Короче, до самой смерти Юровского Ермаков спокойно излагает свои фантастические бредни. Будто точно знает, что никогда не посмеет Юровский разоблачить его. Будто между ними стоит какое-то обстоятельство, исключающее столкновение друг с другом.
И уже после войны, в конце сороковых годов, это меня очень заинтересовало…
Кстати, кроме «Воспоминаний» о расстреле, Ермаков сдает в Свердловский партархив большую автобиографию… Все это хранится в спецхране, хотя сейчас, я слышал, появилась идея — опубликовать… — И, усмехнувшись, добавил: — Но пока они решатся… Короче, я их тоже принес и тоже вам оставлю…
Что со мной было, когда я их увидел! Наконец, наконец!!! Я мог прочесть то, за чем столько охотился!
— Эта часть называется «Расстрел бывшего царя». Но учтите, здесь не все — здесь только до момента, когда из ворот выехал грузовик с трупами… Окончание я вам отдам позже.
К «Воспоминаниям» Ермакова был подколот отрывок из «Автобиографии»:
«На меня выпало большое счастье произвести последний пролетарский советский суд над человеческим тираном, коронованным самодержцем, который в свое царствование судил, вешал и расстрелял тысячи людей, за это он должен был нести ответственность перед народом. Я с честью выполнил перед народом и страной свой долг, принял участие в расстреле всей царствующей семьи».
И дальше шли воспоминания Ермакова П.З. о расстреле:
«Итак, екатеринбургский Исполнительный комитет сделал постановление расстрелять Николая, но почему-то о семье, о их расстреле в постановлении не говорилось. Когда позвали меня, то сказали: „На твою долю выпало счастье — расстрелять и схоронить так, чтобы никто и никогда их трупы не нашел, под личную ответственность, что мы доверяем тебе, как старому революционеру“.

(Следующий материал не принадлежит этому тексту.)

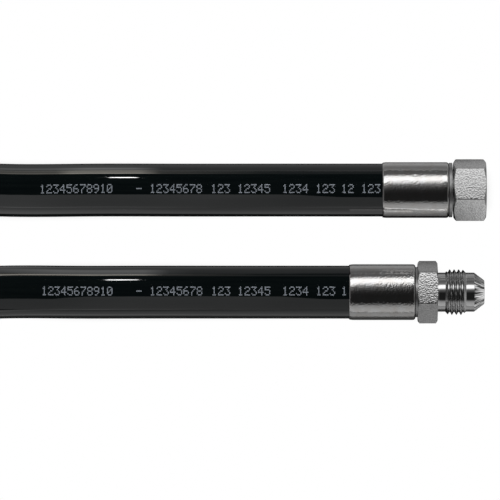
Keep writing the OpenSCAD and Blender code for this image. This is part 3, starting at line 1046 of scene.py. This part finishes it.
floor = mesh_object(
    "floor",
    [(x * FLOOR_REACH, y * FLOOR_REACH, FLOOR_Z) for x, y in ((-1, -1), (1, -1), (1, 1), (-1, 1))],
    [(0, 1, 2, 3)],
    body=None,
)


def kinds_of_ray(tree):
    """1 for camera rays, and 1 for glossy and transmitted ones."""
    path = node(tree, "ShaderNodeLightPath").outputs
    bounced = maths(tree, "MAXIMUM", path["Is Glossy Ray"], path["Is Transmission Ray"])
    return path["Is Camera Ray"], bounced


def openness(tree, distance):
    """1 where nothing stands within a distance in mm, and less where something does."""
    inputs = {"Distance": distance * MM}
    return node(tree, "ShaderNodeAmbientOcclusion", inputs, samples=8).outputs["AO"]


def floor_material():
    """White to the camera, but for a painted shade where the object touches it. Gloss mirrors it
    as it is lit, with the object's shadow on it, a painted shade beside the object, and painted
    light that makes it paler towards -Y."""
    mat = bpy.data.materials.new("white_floor")
    mat.use_nodes = True
    tree = mat.node_tree
    tree.nodes.clear()
    out = node(tree, "ShaderNodeOutputMaterial")
    camera_ray, bounced = kinds_of_ray(tree)
    coords = node(tree, "ShaderNodeTexCoord").outputs["Object"]
    y = node(tree, "ShaderNodeSeparateXYZ", {0: coords}).outputs["Y"]
    # painted light: the tone that gloss sees is paler towards -Y and darker towards +Y
    pale = ramp(tree, y, -30 * MM, 10 * MM, 0.8, 0.38)
    # painted shade: the tone that gloss sees darkens where the object stands near by
    beside = ramp(tree, openness(tree, 16), 0.68, 0.92)
    tone = mixed(tree, bounced, (0.8, 0.8, 0.8, 1), maths(tree, "MULTIPLY", pale, beside))
    matt = node(tree, "ShaderNodeBsdfDiffuse", {"Color": tone})
    # painted shade: the white that the camera sees darkens where the object touches the floor
    shade = ramp(tree, openness(tree, 5), 0.25, 0.8, 0.4, 1.0)
    white = node(tree, "ShaderNodeEmission", {"Color": shade})
    share = maths(tree, "MAXIMUM", camera_ray, maths(tree, "MULTIPLY", bounced, 0.01))
    inputs = {0: share, 1: matt.outputs[0], 2: white.outputs[0]}
    fill(tree, out, {"Surface": node(tree, "ShaderNodeMixShader", inputs).outputs[0]})
    return mat


dress(floor, floor_material())


def curve(tree, value, stops):
    """Level on straight lines between (place, level) stops, whose places go from 0 to 1."""
    made = node(tree, "ShaderNodeValToRGB", {0: value})
    elements = made.color_ramp.elements
    elements[0].position, elements[1].position = stops[0][0], stops[-1][0]
    for place, _ in stops[1:-1]:
        elements.new(place)
    for element, (_, level) in zip(elements, stops):
        element.color = (level, level, level, 1)
    return made.outputs[0]


def shares(stops):
    """Stops with their places turned into shares of the way from the first to the last."""
    first, last = stops[0][0], stops[-1][0]
    return [((place - first) / (last - first), level) for place, level in stops]


# Levels that gloss mirrors: across the fittings by the angle in degrees off the zenith towards
# +Y, and towards both of their ends by the height, from -1 below to 1 at the zenith
SKY_ACROSS = [
    (-180, 0.5), (-91, 0.5), (-88, 0.03), (72, 0.02), (76, 0.2), (90, 0.2), (100, 0.22),
    (180, 0.22),
]
SKY_AT_ENDS = [
    (0, 0.5), (0.5, 0.6), (0.56, 1.1), (0.59, 1), (0.63, 0.5), (0.66, 0.5), (0.73, 0.2),
    (1, 0.25),
]


def studio_world():
    """White to the camera. What gloss mirrors is dark overhead and pale towards the horizon
    and towards both ends of the fittings."""
    world = bpy.data.worlds.new("studio")
    world.use_nodes = True
    bpy.context.scene.world = world
    tree = world.node_tree
    tree.nodes.clear()
    out = node(tree, "ShaderNodeOutputWorld")
    coords = node(tree, "ShaderNodeTexCoord").outputs["Generated"]
    split = node(tree, "ShaderNodeSeparateXYZ", {0: coords}).outputs
    angle = maths(tree, "ARCTAN2", split["Y"], split["Z"])
    across = curve(tree, ramp(tree, angle, -math.pi, math.pi), shares(SKY_ACROSS))
    ends = curve(tree, ramp(tree, split["Z"], -1, 1), SKY_AT_ENDS)
    endwise = ramp(tree, maths(tree, "ABSOLUTE", split["X"], 0), 0.3, 0.6)
    mirrored = mixed(tree, endwise, across, ends)
    camera_ray, bounced = kinds_of_ray(tree)
    dim = mixed(tree, bounced, (AMBIENT, AMBIENT, AMBIENT, 1), mirrored)
    color = mixed(tree, camera_ray, dim, (1, 1, 1, 1))
    back = node(tree, "ShaderNodeBackground", {"Color": color})
    fill(tree, out, {"Surface": back.outputs[0]})


studio_world()

# --- Lamps ---

FAR = 1300.0  # distance of the panels that light whole fittings
AIM = np.array([0.0, 0.0, AXIS_HEIGHT])


def receivers(name, objects):
    group = bpy.data.collections.new(name)
    for o in objects:
        group.objects.link(o)
    return group


fittings = [female_stem, nut, WIRE]
metal = receivers("lit_metal", [female_shell, male_shell, male_body])
on_female = receivers("lit_female_end", [female_shell, *fittings])
on_female_shell = receivers("lit_female_shell", [female_shell])
on_fittings = receivers("lit_nut", fittings)
on_male = receivers("lit_male_end", [male_shell, male_body])
on_male_shell = receivers("lit_male_shell", [male_shell])
on_male_body = receivers("lit_male_body", [male_body])
plastic = receivers("lit_hose", [hose, marks, *straps])
ground = receivers("lit_floor", [floor])
shown_nodes = {o for o in NODES.values() if not o.hide_render}
scene_pieces = {female_shell, male_shell, male_body, *fittings, hose, marks, *straps}
pieces = receivers("lit_pieces", scene_pieces | shown_nodes)


def lamp(name, centre, u, v, u_stops, v_stops, lights, slant=None):
    """A flat panel with edges u and v in mm, shining to the side that u x v points away
    from. Its radiance, where a mirror shows 1 as white, is the product of its levels at
    (share, level) stops along both edges. With a slant of (u0, u1, k0, k1), places along v
    are multiplied by k0 up to u0 and by k1 from u1 on."""
    u, v = Vector(u), Vector(v)
    data = bpy.data.lights.new(name, "AREA")
    data.shape = "RECTANGLE"
    data.size, data.size_y = u.length * MM, v.length * MM
    data.energy = math.pi * data.size * data.size_y
    data.use_nodes = True
    tree = data.node_tree
    emission = next(n for n in tree.nodes if n.type == "EMISSION")
    place = node(tree, "ShaderNodeNewGeometry").outputs["Parametric"]
    split = node(tree, "ShaderNodeSeparateXYZ", {0: place}).outputs
    height = split["Y"]
    if slant:
        height = maths(tree, "MULTIPLY", height, ramp(tree, split["X"], *slant))
    levels = curve(tree, split["X"], u_stops), curve(tree, height, v_stops)
    fill(tree, emission, {"Strength": maths(tree, "MULTIPLY", *levels)})
    made = placed(name, data)
    axes = Matrix((u.normalized(), v.normalized(), u.cross(v).normalized()))
    made.matrix_world = Matrix.Translation(Vector(centre) * MM) @ axes.transposed().to_4x4()
    made.visible_camera = False
    made.light_linking.receiver_collection = lights
    return made


def slant_shares(x_stops, slant):
    """A slant of (x0, x1, k0, k1) with its places in mm turned into shares of the stops."""
    if slant:
        first, last = x_stops[0][0], x_stops[-1][0]
        return [(x - first) / (last - first) for x in slant[:2]] + list(slant[2:])


def panel(name, x_stops, angle_stops, distance, lights, aim=AIM, slant=None):
    """A lamp in the distance. Its height is given by angles off the zenith towards +Y.
    Either both kinds of stops rise, or both fall. A slant is (x0, x1, k0, k1)."""
    middle = math.radians((angle_stops[0][0] + angle_stops[-1][0]) / 2)
    heights = [
        (distance * math.tan(math.radians(angle) - middle), level)
        for angle, level in angle_stops
    ]
    toward = np.array([0, math.sin(middle), math.cos(middle)])
    up = np.array([0, math.cos(middle), -math.sin(middle)])
    x0, x1 = x_stops[0][0], x_stops[-1][0]
    low, high = heights[0][0], heights[-1][0]
    centre = aim + [(x0 + x1) / 2, 0, 0] + distance * toward + up * (low + high) / 2
    return lamp(
        name, centre, (x1 - x0, 0, 0), up * (high - low), shares(x_stops), shares(heights),
        lights, slant_shares(x_stops, slant),
    )


def card(name, y, facing, x_stops, z_stops, lights, slant=None):
    """A small upright lamp beside the hoses, which faces +Y with 1 and -Y with -1. With a
    slant of (x0, x1, k0, k1), which only one that faces +Y can have, heights are divided by
    k0 up to x0 and by k1 from x1 on."""
    x0, x1 = x_stops[0][0], x_stops[-1][0]
    z0, z1 = z_stops[0][0], z_stops[-1][0]
    along = shares(x_stops)
    if facing < 0:
        along = [(1 - place, level) for place, level in along[::-1]]
    return lamp(
        name, ((x0 + x1) / 2, y, (z0 + z1) / 2), (facing * (x1 - x0), 0, 0),
        (0, 0, z1 - z0), along, shares(z_stops), lights, slant_shares(x_stops, slant),
    )


# The main light over the fittings, which makes their bright band

EVEN = [(0, 1), (1, 1)]
WIDE = [(700, 1), (-700, 1)]
KEY_ON_FERRULES = [
    (78, 0), (74, 0.1), (70, 0.22), (67, 0.34), (62.5, 0.95), (59, 2.2), (55, 3.0), (40, 3.0),
    (35, 2.4), (31, 1.3), (27, 0.52), (23, 0.3), (18, 0.25), (14, 0.16), (10, 0.08), (6, 0.04),
    (1.5, 0.02), (-6, 0.01), (-12, 0),
]
KEY_ON_NUT = [
    (75, 0), (66, 0.6), (60, 1.9), (35, 2.1), (30, 1.65), (25, 1.3), (20, 0.95), (12, 0.25),
    (5, 0),
]
KEY_ON_MALE_BODY = [
    (80, 0), (75, 0.15), (57, 0.26), (50, 0.36), (45, 0.7), (41, 2.4), (36, 2.9), (24, 2.8),
    (20, 1.5), (17, 0.8), (13.5, 0.3), (8, 0.16), (3, 0.1), (-2, 0.03), (-5, 0),
]
for name, stops, lights, slant in (
    ("key_on_female_ferrule", KEY_ON_FERRULES, on_female_shell, (47, 14, 1.095, 0.92)),
    ("key_on_male_ferrule", KEY_ON_FERRULES, on_male_shell, (30, -3, 1.12, 0.93)),
    ("key_on_nut", KEY_ON_NUT, on_fittings, None),
    ("key_on_male_body", KEY_ON_MALE_BODY, on_male_body, None),
):
    panel(name, WIDE, stops, FAR, lights, slant=slant)

# Pale surroundings low on the male end's side

panel(
    "low_panel_on_metal", [(-700, 1), (700, 1)],
    [(-91, 0.85), (-79, 0.82), (-73, 0.77), (-68, 0.72), (-58.5, 0.57), (-54, 0.35),
     (-49, 0.08), (-45, 0)],
    FAR, metal,
)
panel(
    "low_panel_on_nut", [(-700, 0.45), (0, 0.5), (700, 0.55)],
    [(-91, 1), (-60, 1), (-45, 0)],
    FAR, on_fittings,
)
panel(
    "low_panel_on_hose", [(-900, 1.5), (-173, 1.5), (-128, 1.15), (-77, 1), (600, 1)],
    [(-81.5, 0.5), (-60, 0.5), (-23, 0.5), (-19.6, 0.5), (-19.1, 0), (-18, 0)],
    FAR, plastic, slant=(-95, -28, 1.0, 1.26),
)

# The hoses' window and glints

window = panel(
    "window_on_hose",
    [(-160, 0.8), (-118, 0.8), (-113, 2.2), (-90, 2.2), (-84, 0.3), (-62, 0.1), (-52, 0)],
    [(74, 0), (75, 2.6), (77.5, 2.3), (78.6, 0.9), (79.4, 1.7), (81, 1.1), (94, 1)],
    120.0, plastic, aim=np.array([0, 16, 10.0]),
)
window.data.color = (1.0, 0.94, 0.84)
GLINT_SPREAD = math.radians(14)  # so narrow that each glint misses the other hose
for name, y, z in (("upper", 20.0, 16.4), ("lower", -12.0, 16.7)):
    glint = panel(
        f"glint_on_{name}_hose",
        [(-100, 0), (-99, 0.8), (-95.2, 1), (-91.4, 0.8), (-90.4, 0)],
        [(53.8, 0), (55, 0.35), (57, 0.35), (58.2, 0)],
        100.0, plastic, aim=np.array([0, y, z]),
    )
    glint.data.spread = GLINT_SPREAD

# What the two ends mirror of each other and of their surroundings near by

card(
    "card_up_hose", 0.0, 1, [(-142, 1.5), (-100, 1.15), (-68, 1), (10, 1)],
    [(5.2, 0), (6.2, 0.45), (8.8, 0.64), (12.2, 0.61), (13.7, 0.56), (17, 0.5), (17.03, 0),
     (18.7, 0)],
    plastic, slant=(-62, -26, 1.0, 0.88),
)
card(
    "card_down_hose", -1.0, -1, [(-131, 1.3), (-112, 1), (-78, 0.85), (-10, 0.8)],
    [(0.0, 0.38), (15.5, 0.35)],
    plastic,
)
card(
    "window_on_lower_hose", -1.0, -1,
    [(-131, 0.7), (-112, 2.7), (-86, 2.7), (-78, 0.4), (-70, 0)],
    [(8, 0), (10.6, 0.4), (15.5, 0.37)],
    plastic,
)
card(
    "card_beside_lower_hose", -34.0, 1, [(-142, 1.7), (-100, 1.3), (-68, 1), (-10, 1)],
    [(0, 0), (4, 0), (5.5, 0.3), (7, 0.25), (8.5, 0.03), (12.5, 0.04), (14.5, 0.08),
     (15.2, 0.38), (17.2, 0.42), (17.25, 0), (18, 0)],
    plastic, slant=(-60, -24, 1.0, 0.975),
)
card(
    "card_up_ferrule", 0.0, 1, [(-13, 1), (11, 1)],
    [(5, 0.12), (6.3, 0.26), (8.8, 0.31), (10.6, 0.36), (12.3, 0.4), (14, 0.48), (16.6, 0.6)],
    on_female_shell,
)
card(
    "card_up_nut", 0.5, 1, [(9, 0.38), (24, 0.64)], [(6, 0.7), (11, 1), (26, 1)],
    on_fittings,
)
lamp(
    "thin_line_on_ferrule", (-0.5, 0.3, 16.9), (23, 0, -2.6), (0.124, 0, 1.1),
    EVEN, [(0, 0.5), (0.5, 1.3), (1, 0.5)],
    on_female_shell,
)
card(
    "card_down_metal", -1.0, -1, [(-24, 1), (24, 1)],
    [(0, 0.34), (4.2, 0.36), (5.4, 0.56), (8.2, 0.58), (10, 0.48), (11.3, 0.38), (12.9, 0.29),
     (14.2, 0.23), (17.2, 0.23)],
    on_male,
)
lamp(
    "strip_beside_hose", (-123, 75, 0.5), (-84, 0, 0), (0, 90, 0),
    [(0, 0), (0.1, 0.6), (0.28, 0.75), (0.42, 0.4), (1, 0.4)],
    [(0, 0), (0.08, 0.05), (0.17, 0.35), (0.26, 0.9), (0.33, 2.0), (0.6, 2.0), (0.75, 0.9),
     (1, 0.9)],
    plastic,
)
lamp(
    "strip_beside_ferrule", (0, 44, 0.5), (-120, 0, 0), (0, 26, 0),
    EVEN, [(0, 0.35), (0.5, 0.2), (1, 0.0)],
    on_female,
)

# Light on matt surfaces, which gloss doesn't mirror

for name, stops, lights in (
    ("key_on_floor", [(50, 47.0), (60, 47.0)], ground),
    ("key_on_matt_surfaces", [(15, 9.0), (55, 9.0)], pieces),
):
    panel(name, [(-300, 1), (300, 1)], stops, FAR, lights).visible_glossy = False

Поручение я принял и сказал, что будет выполнено точно. Подготовил место, куда везти и как скрыть, учитывая все обстоятельства важности момента политического.
Когда я доложил Белобородову, что могу выполнить, то он сказал: «Сделай так, чтобы были все расстреляны, мы это решили». Дальше я в рассуждения не вступал, стал выполнять так, как это нужно было.
Получил постановление 16 июля в 8 часов вечера, сам прибыл с двумя товарищами — Медведевым и другим латышом, теперь фамилию не знаю, но который служил у меня в моем отряде в отделе карательном. Прибыл в 10 часов ровно в дом особого назначения, вскоре пришла моя машина, малого типа грузовая. В 11 часов было предложено заключенным Романовым и их близким, с ними сидящим, спуститься в нижний этаж. На предложение сойти книзу были вопросы: для чего? Я сказал, что вас повезут в центр, здесь вас держать больше нельзя, угрожает опасность. Как наши вещи, — спросили? Я сказал: Ваши вещи соберем и выдадим на руки, они согласились. Сошли книзу, где для них были поставлены стулья вдоль стены.
Хорошо сохранилось в моей памяти: первого фланга сел Николай, Алексей, Александра, старшая дочь Татьяна, далее доктор Боткин сел, потом фрейлина и дальше остальные. Когда все успокоилось, тогда я вышел, сказал шоферу: «Действуй». Он знал, что надо делать, машина загудела, появились выхлопки. Все это нужно было для того, чтобы заглушить выстрелы, чтобы не было звука слышно на воле. Все сидящие чего-то ждали. У всех было напряженное состояние, изредка перекидывались словами. Но Александра несколько слов сказала не по-русски. Когда все было в порядке, тогда коменданту дома Юровскому дал в кабинете постановление Областного Исполнительного комитета. Он усомнился: почему всех? Но я ему сказал: Надо всех, и разговаривать нам с вами долго нечего, времени мало, пора приступить. Я спустился к низу совместно с комендантом, надо сказать, что уже заранее было распределено, кому и как стрелять, я себе взял самого Николая, Александру, дочь, Алексея, потому что у меня был «маузер», им можно было работать. Остальные имели наганы. После спуска в нижний этаж мы немного обождали. Потом комендант предложил всем встать, все встали, но Алексей сидел на стуле. Тогда стал читать приговор-постановление, где говорилось: по постановлению Исполнительного комитета — расстрелять. Тогда у Николая вырвалась фраза: Так нас никуда не повезете? Ждать больше было нельзя, я дал выстрел в него в упор, он упал сразу, но и остальные также. В это время поднялся между ними плач, один другому бросились на шею. Затем дали несколько выстрелов — и все упали. Когда я стал осматривать их состояние — которые были еще живы, я давал новый выстрел в них. Николай умер с одной пули, жене дано две и другим также по несколько пуль. При проверке пульса, когда уже были мертвы, то я дал распоряжение всех вытаскивать через нижний вход в автомобиль и сложить, так и сделали, всех покрыли брезентом». (Ф. 221, оп. 2, ед. хр. 774.)